Part of me is superficially concerned that her sudden about-face and desire to win me back has not come from a good place within her, but from the community response to her actions. I feel / fear that had there been less opprobrium for her from everyone in the group, and had—say—a few of them believed her poisonous lies, that she wouldn’t as swiftly be begging for my mercy.
But I can’t worry about that.
I will disappoint all of you by saying that I agreed to meet with her father on Thursday. We met at his golf club for mid-afternoon drinks. It was a long and difficult and complex discussion. Her father is a very, very high-powered man and one of the most high profile people in the city where we live. I have to be very careful saying any more than that. He took me in his confidence by telling me that he had had two big affairs when my WF was younger (a detail my WF never shared with me): the first, a year-long one when she was 10; the second, a lengthier one when she was 15-16.

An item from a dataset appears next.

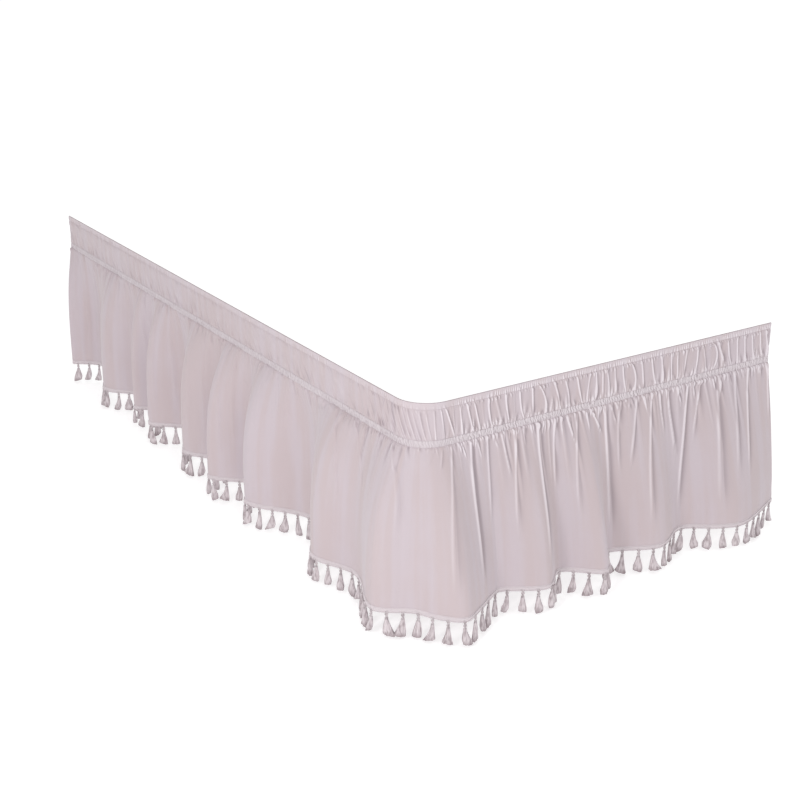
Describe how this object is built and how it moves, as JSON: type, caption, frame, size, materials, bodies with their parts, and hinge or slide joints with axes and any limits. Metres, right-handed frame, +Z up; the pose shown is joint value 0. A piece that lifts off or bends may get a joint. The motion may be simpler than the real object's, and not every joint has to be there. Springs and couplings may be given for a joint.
{
  "type": "bed skirt",
  "caption": "Elastic wrap-round bed skirt for a bed's side and foot, with a gathered band, full folds and a tasselled hem.",
  "frame": {"origin": "on the top edge, at the middle of the rounded corner between the side and the foot", "axes": "+Z up; +Y along the side, away from the corner; +X along the foot, away from the corner, so the bed lies towards +X and +Y"},
  "size_m": [1.1461, 2.0814, 0.5142],
  "materials": {
    "cloth": "soft matt woven cloth with a slight sheen",
    "elastic": "ribbed woven elastic",
    "trim": "matt cotton braid and thread tassels"
  },
  "bodies": {
    "root": {"skirt_cloth": "cloth", "upper_elastic": "elastic", "lower_elastic": "elastic", "tassel_trim": "trim"}
  },
  "joints": []
}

He told me this because he blames himself for his daughter’s infidelities towards me. He pointed out how she has always worshipped him and that he didn’t do a sufficiently strong job of pointing out to his daughter—when both affairs were revealed—why what he did was so wrong and how it might have hurt her mother, the children, the larger family.
He told me that she has never loved another man like she has loved me, and that this is the first time a man has actually held her accountable for any form of poor behaviour. He suggested that I hold tremendous power here and that I have a ‘God-like’ opportunity to grant his daughter forgiveness and salvation. That my ability to forgive her and reforge the relationship will not only be the mark of a ‘Great Man’, but that it will also secure her lifelong loyalty to me from her.

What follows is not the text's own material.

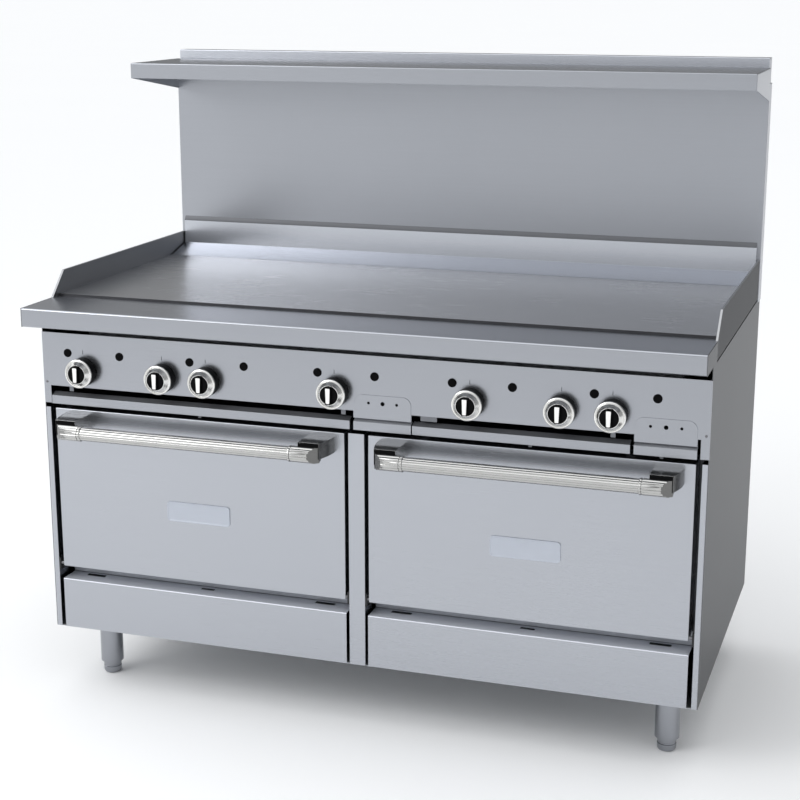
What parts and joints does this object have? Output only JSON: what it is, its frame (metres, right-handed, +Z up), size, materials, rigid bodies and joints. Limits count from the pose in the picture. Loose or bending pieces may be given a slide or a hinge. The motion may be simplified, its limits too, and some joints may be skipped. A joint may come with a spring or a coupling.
{
  "type": "commercial gas range",
  "caption": "Free-standing stainless commercial gas range with a full-width griddle, twin ovens with drop-down doors, crumb trays, and a backguard with a high shelf.",
  "frame": {"origin": "on the floor, under the middle of the range's overall box", "axes": "+X to the right along the front, +Y from the doors to the back, +Z up"},
  "size_m": [1.504, 0.876, 1.448],
  "materials": {
    "stainless_sheet": "fine satin grain",
    "galvanised_sheet": "dull galvanised",
    "griddle_steel": "ground and polished plate",
    "black_plastic": "matte",
    "gas_iron": "black, dull",
    "valve_brass": "machined",
    "thermostat_aluminium": "die cast",
    "oven_enamel": "baked porcelain enamel, speckled",
    "rack_chrome": "bright wire",
    "leg_steel": "polished tube",
    "hardware_steel": "zinc plated",
    "gasket_black": "matte",
    "handle_chrome": "bright, fluted",
    "badge_aluminium": "pale satin, blank",
    "knob_plastic": "black with a bright metal ring"
  },
  "bodies": {
    "range_frame": {"side_panel_left": "stainless_sheet", "side_panel_right": "stainless_sheet", "front_post_left": "stainless_sheet", "front_post_center": "stainless_sheet", "front_post_right": "stainless_sheet", "kick_panel_left": "stainless_sheet", "kick_panel_right": "stainless_sheet", "front_rail": "stainless_sheet", "side_splash_left": "stainless_sheet", "side_splash_right": "stainless_sheet", "rear_riser": "stainless_sheet", "backguard": "stainless_sheet", "high_shelf": "stainless_sheet", "control_panel": "stainless_sheet", "cover_plates": "stainless_sheet", "rear_panel": "galvanised_sheet", "base_pan": "galvanised_sheet", "burner_box": "galvanised_sheet", "tray_runners": "galvanised_sheet", "griddle_plate": "griddle_steel", "hole_plugs": "black_plastic", "gas_manifold": "gas_iron", "gas_inlet": "gas_iron", "griddle_burners": "gas_iron", "oven_burners": "gas_iron", "griddle_valves": "valve_brass", "oven_thermostats": "thermostat_aluminium", "oven_liner_left": "oven_enamel", "oven_liner_right": "oven_enamel", "oven_racks": "rack_chrome", "legs": "leg_steel", "hinge_brackets": "hardware_steel", "panel_screws": "hardware_steel"},
    "door_left": {"door_skin_left": "stainless_sheet", "door_liner_left": "oven_enamel", "door_gasket_left": "gasket_black", "handle_bar_left": "handle_chrome", "handle_brackets_left": "handle_chrome", "door_badge_left": "badge_aluminium", "hinge_pins_left": "hardware_steel"},
    "door_right": {"door_skin_right": "stainless_sheet", "door_liner_right": "oven_enamel", "door_gasket_right": "gasket_black", "handle_bar_right": "handle_chrome", "handle_brackets_right": "handle_chrome", "door_badge_right": "badge_aluminium", "hinge_pins_right": "hardware_steel"},
    "tray_left": {"crumb_tray_left": "stainless_sheet"},
    "tray_right": {"crumb_tray_right": "stainless_sheet"},
    "knob_1_body": {"knob_1": "knob_plastic"},
    "knob_2_body": {"knob_2": "knob_plastic"},
    "knob_3_body": {"knob_3": "knob_plastic"},
    "knob_4_body": {"knob_4": "knob_plastic"},
    "knob_5_body": {"knob_5": "knob_plastic"},
    "knob_6_body": {"knob_6": "knob_plastic"},
    "knob_7_body": {"knob_7": "knob_plastic"},
    "foot_front_left_body": {"foot_front_left": "leg_steel"},
    "foot_front_right_body": {"foot_front_right": "leg_steel"},
    "foot_rear_left_body": {"foot_rear_left": "leg_steel"},
    "foot_rear_right_body": {"foot_rear_right": "leg_steel"}
  },
  "joints": [
    {"name": "oven_door_left", "type": "hinge", "parent": "range_frame", "child": "door_left", "pos_m": [-0.37575, -0.348, 0.3075], "axis": [1, 0, 0], "range_deg": [0, 88]},
    {"name": "oven_door_right", "type": "hinge", "parent": "range_frame", "child": "door_right", "pos_m": [0.37575, -0.348, 0.3075], "axis": [1, 0, 0], "range_deg": [0, 88]},
    {"name": "crumb_tray_left_slide", "type": "slide", "parent": "range_frame", "child": "tray_left", "axis": [0, -1, 0], "range_m": [0, 0.42]},
    {"name": "crumb_tray_right_slide", "type": "slide", "parent": "range_frame", "child": "tray_right", "axis": [0, -1, 0], "range_m": [0, 0.42]},
    {"name": "knob_1_turn", "type": "hinge", "parent": "range_frame", "child": "knob_1_body", "pos_m": [-0.6485, -0.354, 0.771], "axis": [0, 1, 0], "range_deg": [-90, 0]},
    {"name": "knob_2_turn", "type": "hinge", "parent": "range_frame", "child": "knob_2_body", "pos_m": [-0.454, -0.354, 0.771], "axis": [0, 1, 0], "range_deg": [-270, 0]},
    {"name": "knob_3_turn", "type": "hinge", "parent": "range_frame", "child": "knob_3_body", "pos_m": [-0.3485, -0.354, 0.771], "axis": [0, 1, 0], "range_deg": [-90, 0]},
    {"name": "knob_4_turn", "type": "hinge", "parent": "range_frame", "child": "knob_4_body", "pos_m": [-0.0485, -0.354, 0.771], "axis": [0, 1, 0], "range_deg": [-90, 0]},
    {"name": "knob_5_turn", "type": "hinge", "parent": "range_frame", "child": "knob_5_body", "pos_m": [0.2515, -0.354, 0.771], "axis": [0, 1, 0], "range_deg": [-90, 0]},
    {"name": "knob_6_turn", "type": "hinge", "parent": "range_frame", "child": "knob_6_body", "pos_m": [0.446, -0.354, 0.771], "axis": [0, 1, 0], "range_deg": [-270, 0]},
    {"name": "knob_7_turn", "type": "hinge", "parent": "range_frame", "child": "knob_7_body", "pos_m": [0.5515, -0.354, 0.771], "axis": [0, 1, 0], "range_deg": [-90, 0]},
    {"name": "foot_front_left_screw", "type": "slide", "parent": "range_frame", "child": "foot_front_left_body", "axis": [0, 0, -1], "range_m": [0, 0.025]},
    {"name": "foot_front_right_screw", "type": "slide", "parent": "range_frame", "child": "foot_front_right_body", "axis": [0, 0, -1], "range_m": [0, 0.025]},
    {"name": "foot_rear_left_screw", "type": "slide", "parent": "range_frame", "child": "foot_rear_left_body", "axis": [0, 0, -1], "range_m": [0, 0.025]},
    {"name": "foot_rear_right_screw", "type": "slide", "parent": "range_frame", "child": "foot_rear_right_body", "axis": [0, 0, -1], "range_m": [0, 0.025]}
  ]
}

I won’t lie: there was a tremendous amount of seductiveness in the thoughts I had surrounding those words. But then he made the mistake of saying that, given his power and name, he could open ‘x door’ and ‘y door’ for me by doing ‘z’. And, I could see how his name would enable just that. However when he said that to me, I then lost my cool. In the flash of a moment, I saw little difference between his thinking, on the one hand, that his name and power could absolve any sin and, of course, on the other hand, my WF’s thinking that her physical beauty could absolve her many infidelities.

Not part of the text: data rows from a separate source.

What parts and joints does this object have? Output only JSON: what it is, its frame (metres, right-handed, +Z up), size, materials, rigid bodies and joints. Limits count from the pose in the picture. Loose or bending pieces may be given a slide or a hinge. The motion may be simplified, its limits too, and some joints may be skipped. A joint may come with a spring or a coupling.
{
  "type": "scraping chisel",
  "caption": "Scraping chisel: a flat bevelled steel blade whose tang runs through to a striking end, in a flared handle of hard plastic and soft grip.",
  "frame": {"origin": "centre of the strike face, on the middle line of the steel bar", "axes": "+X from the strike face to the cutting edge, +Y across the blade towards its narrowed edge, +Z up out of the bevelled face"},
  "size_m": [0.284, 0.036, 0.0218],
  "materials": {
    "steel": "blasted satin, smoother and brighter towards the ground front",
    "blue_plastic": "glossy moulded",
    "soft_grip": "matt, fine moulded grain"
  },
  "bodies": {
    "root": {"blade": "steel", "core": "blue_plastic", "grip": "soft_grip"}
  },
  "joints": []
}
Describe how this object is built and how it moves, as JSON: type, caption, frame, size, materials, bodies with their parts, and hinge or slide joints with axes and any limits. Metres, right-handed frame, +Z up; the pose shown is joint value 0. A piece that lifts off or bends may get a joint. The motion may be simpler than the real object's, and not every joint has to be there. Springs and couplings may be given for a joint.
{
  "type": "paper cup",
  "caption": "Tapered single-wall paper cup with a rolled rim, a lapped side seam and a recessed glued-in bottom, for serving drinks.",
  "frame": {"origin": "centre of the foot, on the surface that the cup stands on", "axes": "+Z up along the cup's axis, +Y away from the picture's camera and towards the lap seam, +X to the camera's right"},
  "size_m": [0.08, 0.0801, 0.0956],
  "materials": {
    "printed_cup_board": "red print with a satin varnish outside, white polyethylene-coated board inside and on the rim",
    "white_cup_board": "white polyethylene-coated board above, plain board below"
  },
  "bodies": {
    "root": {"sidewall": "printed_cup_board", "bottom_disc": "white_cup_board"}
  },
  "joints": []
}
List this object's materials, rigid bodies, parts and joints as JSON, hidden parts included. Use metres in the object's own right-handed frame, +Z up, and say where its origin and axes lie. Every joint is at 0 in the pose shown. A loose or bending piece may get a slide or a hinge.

If it weren’t for SI, I wouldn’t have been able to say what I said next, which was: “I don’t think you understand. It will take years for your daughter to re-enter my life in any form.” I said, “For me to be with her again, I would need to know that she truly had understanding, empathy, self-knowledge, and genuine remorse.” But, I said, “that will be a long journey for her. She has been doing this for years and years and her damage is deeply engrained.” To his credit, he respected my stance and asked me to just give it all a bit more time.
Friday morning, a few hours before I was to head to the airport, the OBS phoned and with a shaky voice asked whether I could meet for coffee. I agreed.
In the name of respect and dignity, I will not share the details of the painful 40 minutes we spent together. But the second round of photos were horrible for her to see and to process. Yet by the end of the chat, she was actually making some headway around the reality of what her husband had done with her—and with one of her actual friends, no less—and I believe she is finally embarking down her own, slow, difficult pathway to the light. Part of me was tempted to point her here, but then I realized I wanted to keep this to myself and I also don’t want things to get messy and more complex and internecine than they already are.
But I will say that my emotions after meeting her were complex. As I looked at the little earth from 35,000 feet, I felt the following emotions for her: the first was anger, that she could allow herself to be repeatedly abused like that (and as many point out on SI, infidelity is a form of abuse) and still want him back; next came tremendous relief and pride, that I am somehow not ensnared in such feelings for my WF; and finally there was deep sadness for her, that the stakes involved in the fallout of all of this, for her, are so, so, so much worse than the ‘clean break’ I am afforded and will pursue.
Finally, yesterday before dinner, I received a long email from my WF’s mother. She had enough empathy to acknowledge how I might be feeling, but then proceeded to share that a) her daughter has revealed all of the details about her affair to her, and that b) she has never seen her daughter so broken, and that c) would I, at some level, take some time to consider giving her another chance. Wow. It’s like me and my pain around this are the deepest afterthought ever.
My three final thoughts:
1. Is there something wrong with me in my complete desire to never see this woman again? I have read so many threads here and on other post-adultery-type forums, and I see almost nobody who doesn’t have at least 5% desire to be back with the adulterer. I am worried there is something very hollow in me that I can have no desire to have her back with me, when it is clearly the most human emotion to want to return to the Time Before the Infidelity, to that innocent and golden space.
2. How could my WF reveal the details of her infidelity to her mother but hasn’t had the integrity to do so yet with me?
3. How do I prepare myself emotionally for what might be in my WF’s handwritten letter? As per point 1, my deeper concern is that I am like … that I am like the shoreline of a beach about to be hit by the waves of a tsunami: where the pain is receding safely, seemingly, out to sea – only to have much much more powerful waves hurtling their way towards me, about to engulf me. I am worried that the content of that letter will open the space in my heart for me to want her back. And that scares me deeply.